» **Your task**: Your answer should be a single number: the count of lines containing the string "Identity".

» **Stored data**:
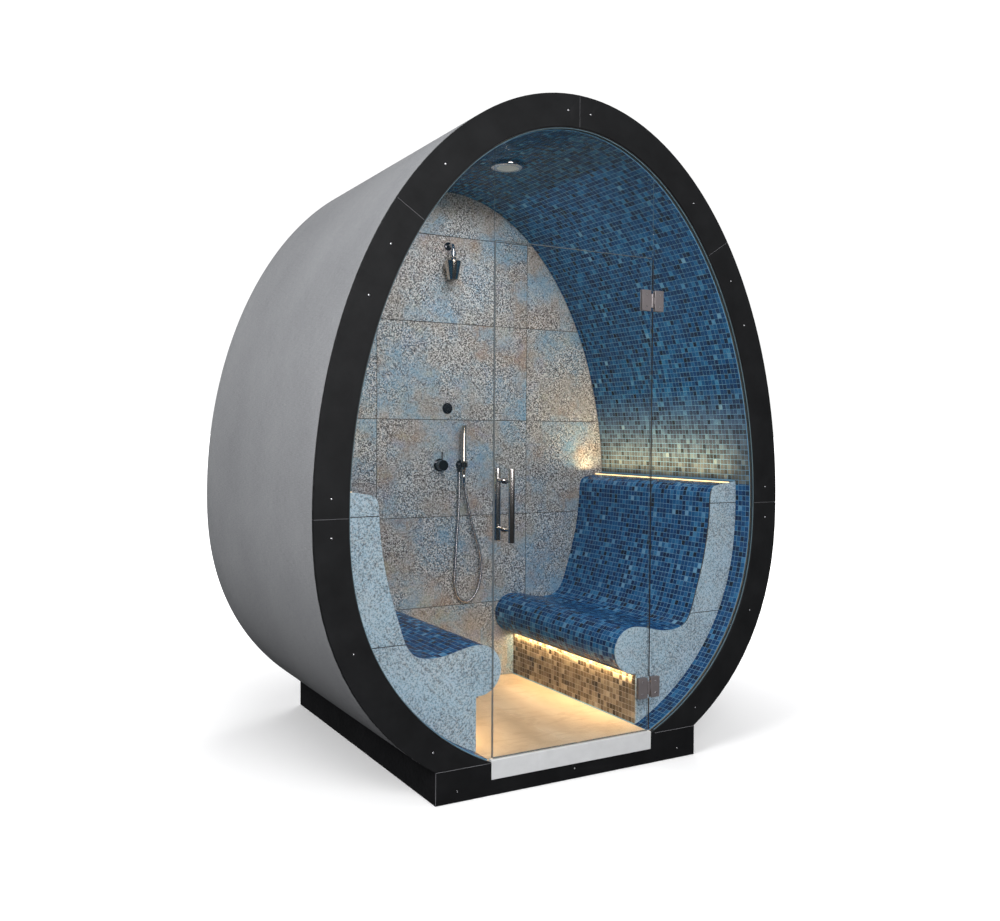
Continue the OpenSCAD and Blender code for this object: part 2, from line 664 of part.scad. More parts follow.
module threshold_plate() {
    color([0.72, 0.73, 0.74]) {
        block([-sill_half_w, front_y - 3, base_h - 68], [sill_half_w, front_y, sill_top_z]);
        block([-sill_half_w, front_y, base_h], [sill_half_w, ring_back_y, sill_top_z]);
    }
}

// ---------------------------------------------------------------- shower fittings
arm_r = 9;
arm_y = wall_y - shower_reach;
ball_r = 11;
ball_z = shower_z - 72;
module shower_arm() {
    color([0.8, 0.81, 0.83]) {
        rod_y(30, 0, shower_z, wall_y - 8, wall_y);
        rod_y(arm_r, 0, shower_z, arm_y, board_back_y + 12);
        translate([0, arm_y, shower_z]) sphere(r = arm_r);
        rod_z(arm_r, 0, arm_y, ball_z + 22, shower_z);
    }
}
module shower_swivel() {
    color([0.8, 0.81, 0.83]) {
        difference() {
            rod_z(15, 0, arm_y, ball_z + 13, ball_z + 38);
            rod_z(arm_r + play, 0, arm_y, ball_z + 22 - play, ball_z + 39);
        }
        rod_z(6, 0, arm_y, ball_z, ball_z + 14);
        translate([0, arm_y, ball_z]) sphere(r = ball_r);
    }
}
module shower_head() {
    color([0.8, 0.81, 0.83]) difference() {
        union() {
            translate([0, arm_y, ball_z - 108]) cylinder(r1 = 26, r2 = 41, h = 96);
            rod_z(17, 0, arm_y, ball_z - 14, ball_z + 5);
        }
        translate([0, arm_y, ball_z]) sphere(r = ball_r + loose);
        rod_z(22, 0, arm_y, ball_z - 109, ball_z - 105);
    }
}
button_r = 19;
button_travel = 3;
module button_bezel() {
    color([0.12, 0.12, 0.13]) difference() {
        rod_y(29, 0, button_z, wall_y - 7, wall_y);
        rod_y(button_r + loose, 0, button_z, wall_y - 8, wall_y + 1);
    }
}
module push_button() {
    color([0.5, 0.5, 0.52]) rod_y(button_r, 0, button_z, wall_y - 11, wall_y + tile_t);
}
mixer_stub_r = 20;
mixer_cap_r = 27;
mixer_spindle_r = 8;
mixer_reach = 52;
module mixer_body() {
    color([0.16, 0.16, 0.17]) {
        rod_y(33, -mixer_x, mixer_z, wall_y - 6, wall_y);
        rod_y(mixer_stub_r, -mixer_x, mixer_z, wall_y, board_back_y + 30);
        rod_y(mixer_spindle_r, -mixer_x, mixer_z, wall_y - mixer_reach + 12, wall_y - 5);
    }
}
module mixer_lever() {
    color([0.2, 0.2, 0.21]) {
        difference() {
            rod_y(mixer_cap_r, -mixer_x, mixer_z, wall_y - mixer_reach, wall_y - 6.5);
            rod_y(mixer_spindle_r + play, -mixer_x, mixer_z, wall_y - mixer_reach + 12 - play, wall_y);
        }
        rod_z(3.5, -mixer_x, wall_y - mixer_reach + 16, mixer_z + mixer_cap_r - 3, mixer_z + mixer_cap_r + 42);
    }
}
outlet_stub_r = 11;
handset_y = wall_y - 45;
holder_z0 = mixer_z - 12;
holder_h = 24;
handset_low_z = mixer_z - 51;
handset_top_z = mixer_z + 206;
spigot_x = outlet_x - 14;
spigot_y = wall_y - 20;
spigot_z = mixer_z - 37;
module hose_outlet() {
    color([0.16, 0.16, 0.17]) difference() {
        union() {
            rod_y(24, outlet_x, mixer_z, wall_y - 6, wall_y);
            rod_y(outlet_stub_r, outlet_x, mixer_z, handset_y, board_back_y + 20);
            rod_z(handset_r + 7, outlet_x, handset_y, holder_z0, holder_z0 + holder_h);
            rod_z(8.5, spigot_x, spigot_y, spigot_z, mixer_z);
        }
        rod_z(handset_r + loose, outlet_x, handset_y, holder_z0 - 9, holder_z0 + holder_h + 9);
    }
}
module hand_shower() {
    color([0.62, 0.56, 0.48]) {
        rod_z(handset_r, outlet_x, handset_y, holder_z0 - 14, handset_top_z);
        rod_z(handset_r + 3, outlet_x, handset_y, holder_z0 + holder_h + loose, holder_z0 + holder_h + 8);
        rod_z(9.5, outlet_x, handset_y, handset_low_z, holder_z0 - 13);
    }
}
// Hose route from the wall spigot, down, round and up to the hand shower.
hose_route = [
    [61, 365, 1235], [61, 365, 1210], [61, 364, 1160], [60, 363, 1100], [57, 362, 1030], [52, 362, 960],
    [47, 362, 880], [42, 362, 800], [37, 362, 720], [36, 362, 660], [43, 361, 610], [62, 360, 574],
    [90, 359, 557], [120, 357, 560], [150, 356, 585], [172, 354, 630], [184, 352, 690], [185, 350, 760],
    [168, 348, 840], [144, 346, 910], [122, 344, 980], [104, 342, 1050], [90, 341, 1120], [79, 340, 1180],
    [75, 340, 1205], [75, 340, 1221]];
hose_sides = 8;
hose_parts = 2;          // rings between two route points, less one
function hose_pick(i) = hose_route[max(0, min(i, len(hose_route) - 1))];
// Catmull-Rom curve through the route's points.
function hose_at(i, u) = let (a = hose_pick(i - 1), b = hose_pick(i), c = hose_pick(i + 1), d = hose_pick(i + 2))
    0.5 * (2 * b + (c - a) * u + (2 * a - 5 * b + 4 * c - d) * u * u + (3 * b - a - 3 * c + d) * u * u * u);
hose_line = concat([for (i = [0:len(hose_route) - 2], k = [0:hose_parts - 1]) hose_at(i, k / hose_parts)],
                   [hose_route[len(hose_route) - 1]]);
function hose_dir(i) = let (d = hose_line[min(i + 1, len(hose_line) - 1)] - hose_line[max(i - 1, 0)]) d / norm(d);
// The hose stays close to one upright plane, so that plane's normal frames every ring.
hose_normal = [0, 1, 0];
function hose_ring(i) = let (
        t = i == 0 || i == len(hose_line) - 1 ? [0, 0, 1] * sign(hose_dir(i)[2]) : hose_dir(i),
        u = cross(hose_normal, t) / norm(cross(hose_normal, t)), v = cross(t, u))
    [for (k = [0:hose_sides - 1]) let (a = 360 * k / hose_sides) hose_line[i] + hose_r * (cos(a) * u + sin(a) * v)];
module shower_hose() {
    rings = len(hose_line);
    n = hose_sides;
    color([0.72, 0.73, 0.75]) polyhedron(
        points = [for (i = [0:rings - 1]) each hose_ring(i)],
        faces = concat(
            [[for (k = [0:n - 1]) k]],
            [for (i = [0:rings - 2], k = [0:n - 1]) [i * n + k, (i + 1) * n + k, (i + 1) * n + (k + 1) % n, i * n + (k + 1) % n]],
            [[for (k = [n - 1:-1:0]) (rings - 1) * n + k]]));
}

// ---------------------------------------------------------------- services
crown_z = egg_mid_z + egg_rise;
vault_crown_z = crown_z - vault_inset;
module ceiling_light() {
    color([0.8, 0.82, 0.84]) {
        difference() {
            rod_z(ceiling_bezel_r, 0, ceiling_y, vault_crown_z - 20, vault_crown_z - 6);
            rod_z(ceiling_bezel_r - 14, 0, ceiling_y, vault_crown_z - 21, vault_crown_z - 17);
        }
        rod_z(ceiling_body_r, 0, ceiling_y, vault_crown_z - 7, vault_crown_z + 45);
    }
}
generator = [[-560, board_back_y + 20, 340], [-160, board_back_y + 240, 860]];
steam_pipe_y = board_back_y + 100;
module steam_generator() {
    color([0.85, 0.85, 0.84]) {
        block(generator[0], generator[1]);
        rod_z(steam_pipe_r, steam_x, steam_pipe_y, steam_z, generator[0][2] + 1);
        translate([steam_x, steam_pipe_y, steam_z]) sphere(r = steam_pipe_r);
        rod_y(steam_pipe_r, steam_x, steam_z, wall_y + 1, steam_pipe_y);
        for (z = [400, 800]) block([-500, board_back_y, z - 15], [-220, board_back_y + 21, z + 15]);
    }
}
module steam_nozzle() {
    color([0.8, 0.81, 0.83]) difference() {
        rod_y(42, steam_x, steam_z, wall_y - 20, wall_y);
        block([steam_x - 26, wall_y - 21, steam_z - 24], [steam_x + 26, wall_y - 8, steam_z - 12]);
        block([steam_x - 14, wall_y - 12, steam_z - 26], [steam_x + 14, wall_y - 4, steam_z + 14]);
    }
}
service_out = 26;        // how far the inlet and gland stand out behind the rear cover
module water_inlet() {
    color([0.78, 0.62, 0.3]) difference() {
        union() {
            rod_y(inlet_r - 0.6, inlet_x, inlet_z, cover_y - 18, cover_y + cover_t + 1);
            rod_y(inlet_r + 6, inlet_x, inlet_z, cover_y + cover_t, cover_y + cover_t + service_out - 20);
            rod_y(inlet_r, inlet_x, inlet_z, cover_y + cover_t + 1, cover_y + cover_t + service_out);
        }
        rod_y(inlet_r - 3, inlet_x, inlet_z, cover_y - 19, cover_y + cover_t + service_out + 1);
    }
}
module cable_gland() {
    color([0.15, 0.15, 0.16]) difference() {
        union() {
            rod_y(gland_r, inlet_x, gland_z, cover_y - 18, cover_y + cover_t + service_out);
            rod_y(gland_r + 5, inlet_x, gland_z, cover_y + cover_t, cover_y + cover_t + 10);
        }
        rod_y(7, inlet_x, gland_z, cover_y - 19, cover_y + cover_t + service_out + 1);
    }
}

base_frame();
base_front_panel();
base_side_panels();
base_rear_panel();
frame_screws();
floor_tray();
floor_tiles();
drain_body();
drain_grate();
ring_lower_left();
ring_middle_left();
ring_upper_left();
ring_upper_right();
ring_middle_right();
ring_lower_right();
outer_shell();
shell_ribs();
insulation_core();
vault_lining();
back_wall_board();
back_wall_tiles();
rear_cover();
service_hatch();
hatch_hinge_pins();
bench_core_left();
bench_core_right();
bench_mosaic_left();
bench_mosaic_right();
skirt_mosaic();
cheek_tiles_left();
cheek_tiles_right();
backrest_lights();
seat_lights();
side_glass_left();
side_glass_right();
transom_glass();
door_glass();
glazing_gasket();
door_seals();
hinge_fixed_leaves();
hinge_door_leaves();
hinge_pins();
door_handle();
threshold_plate();
shower_arm();
shower_swivel();
shower_head();
button_bezel();
push_button();
mixer_body();
mixer_lever();
hose_outlet();
hand_shower();
shower_hose();
ceiling_light();
steam_generator();
steam_nozzle();
water_inlet();
cable_gland();
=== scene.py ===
"""Looks of the egg-shaped steam cabin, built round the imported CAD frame. Metres, Z up, the door faces -Y."""
import json
import math

import bmesh
import bpy
import numpy as np
from mathutils import Matrix, Vector


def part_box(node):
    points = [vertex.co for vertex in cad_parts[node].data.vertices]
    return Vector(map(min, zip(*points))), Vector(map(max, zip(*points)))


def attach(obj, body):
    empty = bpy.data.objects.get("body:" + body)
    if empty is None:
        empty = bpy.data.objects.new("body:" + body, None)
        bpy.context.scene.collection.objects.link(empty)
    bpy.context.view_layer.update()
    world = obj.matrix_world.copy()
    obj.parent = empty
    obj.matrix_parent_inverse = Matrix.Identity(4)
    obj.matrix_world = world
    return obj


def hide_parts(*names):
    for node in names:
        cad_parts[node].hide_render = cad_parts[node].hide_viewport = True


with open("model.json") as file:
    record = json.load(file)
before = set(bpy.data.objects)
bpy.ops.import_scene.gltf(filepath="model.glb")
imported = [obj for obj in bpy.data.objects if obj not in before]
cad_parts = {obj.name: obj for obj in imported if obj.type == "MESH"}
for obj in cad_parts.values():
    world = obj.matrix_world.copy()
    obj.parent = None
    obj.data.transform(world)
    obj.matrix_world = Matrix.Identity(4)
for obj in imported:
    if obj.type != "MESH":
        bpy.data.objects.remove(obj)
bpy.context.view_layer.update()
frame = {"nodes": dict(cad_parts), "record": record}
bpy.context.scene.view_settings.view_transform = "Standard"
draw = np.random.default_rng(7)


# ------------------------------------------------------------------ driving dimensions
def low(node):
    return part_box(node)[0]


def high(node):
    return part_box(node)[1]


HALF_W = high("outer_shell")[0]
CROWN = high("outer_shell")[2]
FRONT = low("ring_middle_left")[1]
RING_BACK = high("ring_middle_left")[1]
REAR = high("outer_shell")[1]
BASE_H = high("base_side_panels")[2]
WALL_Y = low("back_wall_tiles")[1]
CHEEK_Y = low("cheek_tiles_right")[1]
FLOOR_Z = high("floor_tiles")[2]
LEDGE_Z = FLOOR_Z + 1.064       # top of the backrests
PAINTED_GLOW_REACH = 0.46       # height over the ledge up to which its mosaic carries a painted warm glow
TILE_T = high("cheek_tiles_right")[1] - CHEEK_Y
MID_Z = 1.123           # height of the widest line of the egg
DROP = 1.176            # from there to the lowest point of the full outline
LOWER_POWER = 2.3       # fullness of the lower half
FOOT_SLIM = 0.27        # share of the wall's width lost at the foot
RISE = CROWN - MID_Z
RING_W = 0.132
LINING_T = 0.012
VAULT_INSET = CROWN - high("vault_lining")[2] + LINING_T
CHIP_PITCH = 0.024
CHIP_GAP = 0.0024
CHIP_RISE = 0.0024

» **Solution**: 2